------ MATERIAL SHOWN

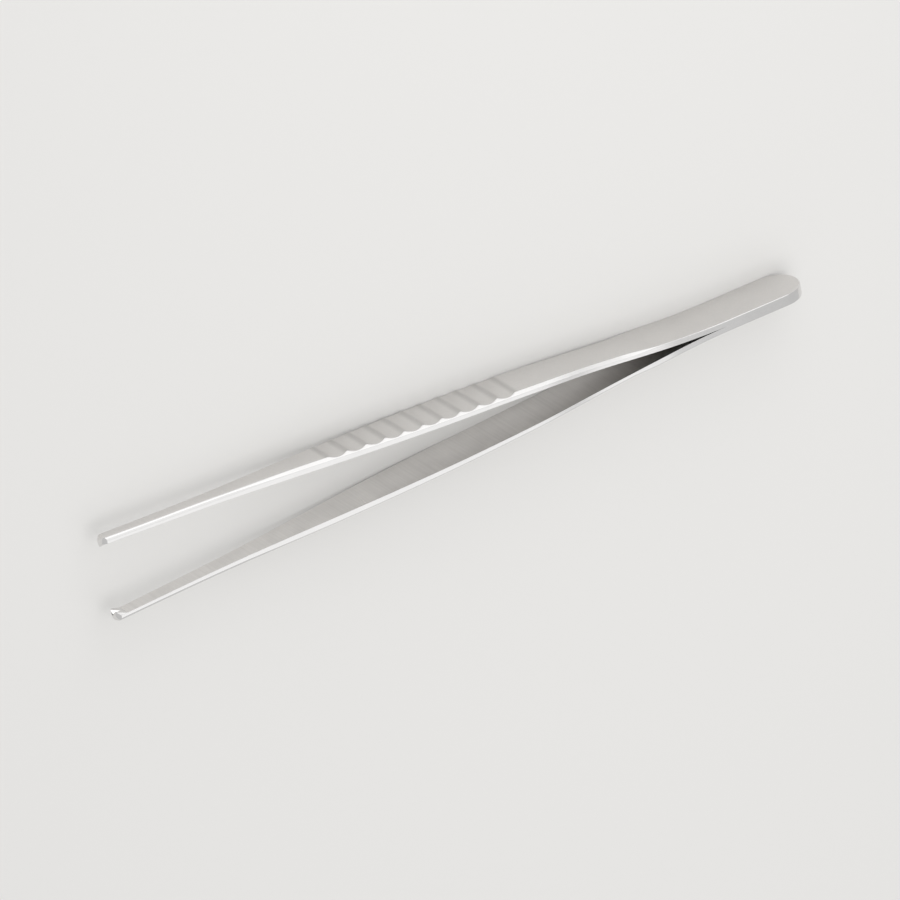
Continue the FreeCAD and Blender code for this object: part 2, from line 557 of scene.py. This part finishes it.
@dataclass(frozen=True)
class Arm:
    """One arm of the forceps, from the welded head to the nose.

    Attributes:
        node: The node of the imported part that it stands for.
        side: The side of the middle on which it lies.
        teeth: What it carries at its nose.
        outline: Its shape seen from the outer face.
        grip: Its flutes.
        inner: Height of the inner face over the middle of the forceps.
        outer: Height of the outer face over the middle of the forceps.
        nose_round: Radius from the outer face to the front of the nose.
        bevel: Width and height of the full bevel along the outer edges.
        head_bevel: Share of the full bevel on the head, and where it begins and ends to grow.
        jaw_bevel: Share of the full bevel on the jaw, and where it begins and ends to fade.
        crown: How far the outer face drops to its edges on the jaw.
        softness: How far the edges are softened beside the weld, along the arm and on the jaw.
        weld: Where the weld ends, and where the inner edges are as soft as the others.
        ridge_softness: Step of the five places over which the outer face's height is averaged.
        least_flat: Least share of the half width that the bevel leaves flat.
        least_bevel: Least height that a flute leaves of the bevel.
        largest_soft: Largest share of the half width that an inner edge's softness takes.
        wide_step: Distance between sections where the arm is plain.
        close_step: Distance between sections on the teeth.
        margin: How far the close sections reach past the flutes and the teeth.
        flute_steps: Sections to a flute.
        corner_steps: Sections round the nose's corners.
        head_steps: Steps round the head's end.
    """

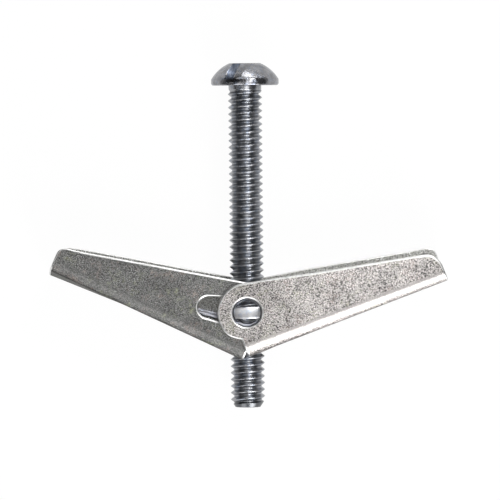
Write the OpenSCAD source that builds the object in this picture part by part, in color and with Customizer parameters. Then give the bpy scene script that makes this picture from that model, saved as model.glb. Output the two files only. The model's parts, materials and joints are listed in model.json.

------------

AIM >> Every entry must be output again, exactly as written above.

SOLUTION TO THE EXERCISE >>
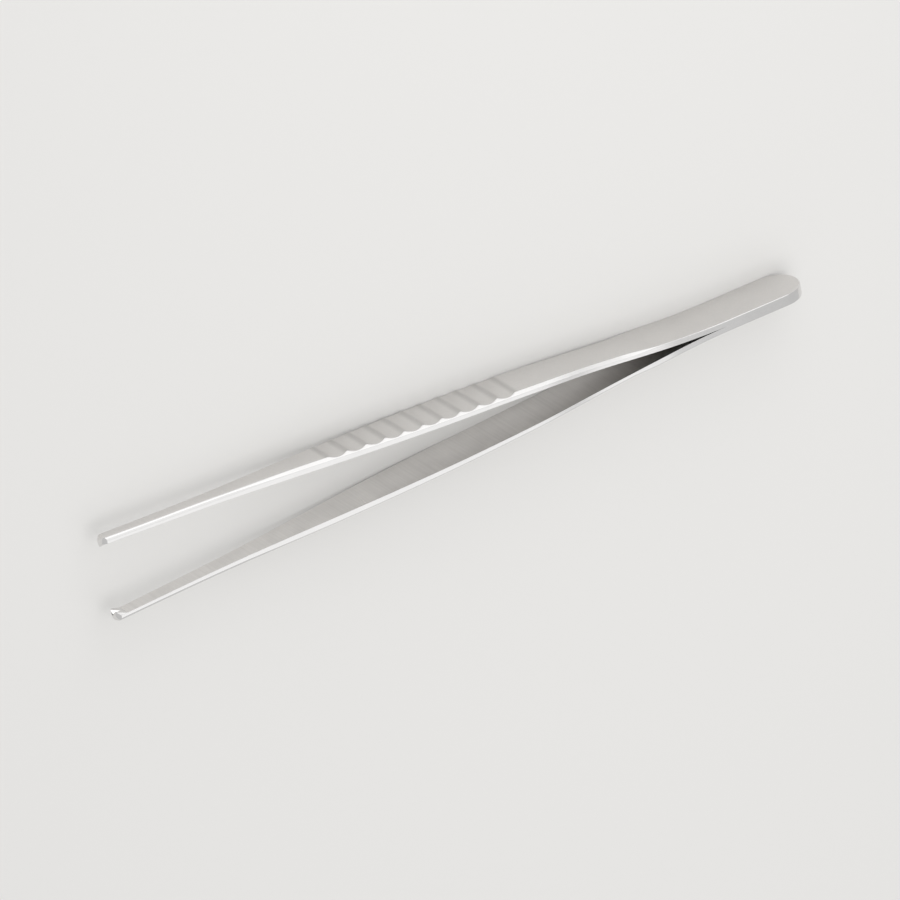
Continue the FreeCAD and Blender code for this object: part 2, from line 557 of scene.py. This part finishes it.
@dataclass(frozen=True)
class Arm:
    """One arm of the forceps, from the welded head to the nose.

    Attributes:
        node: The node of the imported part that it stands for.
        side: The side of the middle on which it lies.
        teeth: What it carries at its nose.
        outline: Its shape seen from the outer face.
        grip: Its flutes.
        inner: Height of the inner face over the middle of the forceps.
        outer: Height of the outer face over the middle of the forceps.
        nose_round: Radius from the outer face to the front of the nose.
        bevel: Width and height of the full bevel along the outer edges.
        head_bevel: Share of the full bevel on the head, and where it begins and ends to grow.
        jaw_bevel: Share of the full bevel on the jaw, and where it begins and ends to fade.
        crown: How far the outer face drops to its edges on the jaw.
        softness: How far the edges are softened beside the weld, along the arm and on the jaw.
        weld: Where the weld ends, and where the inner edges are as soft as the others.
        ridge_softness: Step of the five places over which the outer face's height is averaged.
        least_flat: Least share of the half width that the bevel leaves flat.
        least_bevel: Least height that a flute leaves of the bevel.
        largest_soft: Largest share of the half width that an inner edge's softness takes.
        wide_step: Distance between sections where the arm is plain.
        close_step: Distance between sections on the teeth.
        margin: How far the close sections reach past the flutes and the teeth.
        flute_steps: Sections to a flute.
        corner_steps: Sections round the nose's corners.
        head_steps: Steps round the head's end.
    """

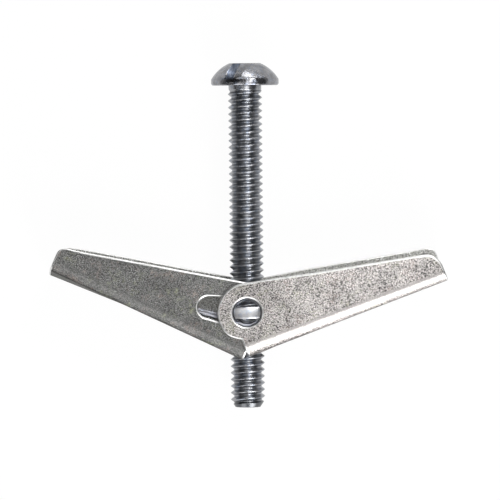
Write the OpenSCAD source that builds the object in this picture part by part, in color and with Customizer parameters. Then give the bpy scene script that makes this picture from that model, saved as model.glb. Output the two files only. The model's parts, materials and joints are listed in model.json.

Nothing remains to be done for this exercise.